In its Energy Outlook report published on Tuesday, according to Bloomberg, Total SE sees total global energy demand increasing in every scenario it ran—but according to Total, this will not help the oil industry. Instead, Total is attributing most of this energy demand increase to low-carbon power.
As such, oil demand growth, according to Total SE will end in a decade, in 2030.
Total's is a more temperate analysis than peer BP's, which thinks that oil demand growth has already peaked. Still, the forecast is troubling for the oil industry and piggybacks other grim forecasts as well, including the IEA's and OPEC's.
Total's outlook for natural gas wasn't as grim, with the lower-carbon intensive product catering to calls for a greener future.

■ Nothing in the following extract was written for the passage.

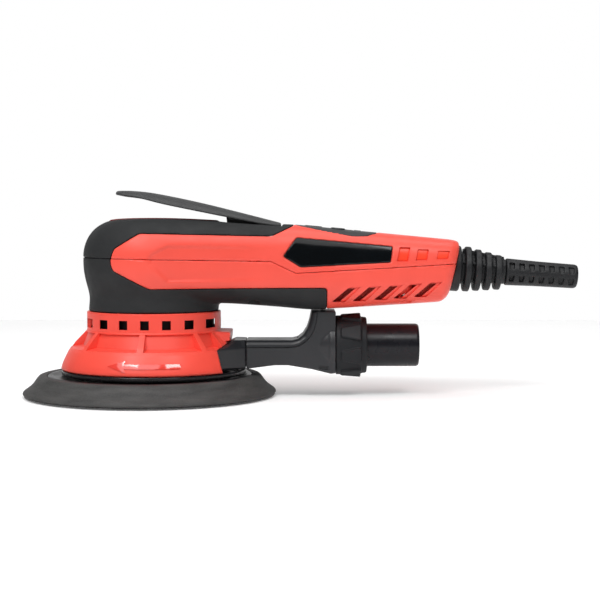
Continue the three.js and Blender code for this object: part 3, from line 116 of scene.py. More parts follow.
def noise(tree, place, scale, detail=3.0, stretch=None):
    if stretch:
        mapping = tree.nodes.new("ShaderNodeMapping")
        mapping.inputs["Scale"].default_value = stretch
        tree.links.new(place, mapping.inputs["Vector"])
        place = mapping.outputs["Vector"]
    texture = tree.nodes.new("ShaderNodeTexNoise")
    texture.inputs["Scale"].default_value = scale
    texture.inputs["Detail"].default_value = detail
    tree.links.new(place, texture.inputs["Vector"])
    return texture.outputs["Fac"]


def ranged(tree, value, low, high):
    node = tree.nodes.new("ShaderNodeMapRange")
    node.inputs["To Min"].default_value = low
    node.inputs["To Max"].default_value = high
    node.inputs["From Min"].default_value = 0.3
    node.inputs["From Max"].default_value = 0.7
    tree.links.new(value, node.inputs["Value"])
    return node.outputs["Result"]


def blended(tree, value, one, two):
    node = tree.nodes.new("ShaderNodeMix")
    node.data_type = "RGBA"
    tree.links.new(value, node.inputs["Factor"])
    node.inputs["A"].default_value = (*one, 1)
    node.inputs["B"].default_value = (*two, 1)
    return node.outputs["Result"]


def bumped(tree, shader, height, depth):
    bump = tree.nodes.new("ShaderNodeBump")
    bump.inputs["Distance"].default_value = depth
    bump.inputs["Strength"].default_value = 1.0
    tree.links.new(height, bump.inputs["Height"])
    tree.links.new(bump.outputs["Normal"], shader.inputs["Normal"])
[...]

Oil prices soured nearly 4% on Tuesday afternoon in part due to an uptick in the number of new coronavirus cases reported around the globe, and in part due to mounting fears that oil demand growth will never snap back even post-Covid 19. It is this constant fear of demand growth that is continuing to pressure prices and has kept them rangebound for months. The final price pressure comes from Libya, who is ramping up production after long port blockades. Related: Oil And Natural Gas Prices Slide As Traders Grow Cautious
At 3:00pm, WTI was trading at $39.12, once again down below $40 per barrel.
In separate news, Total also announced this week that it was committing to biodiversity, agreeing, among other things, not to conduct oil and gas exploration or extraction operations in UNESCO World Natural Heritage sites.
Total SE's (NYSE:TOT) stock price fell $0.31 on Tuesday by 0.92%.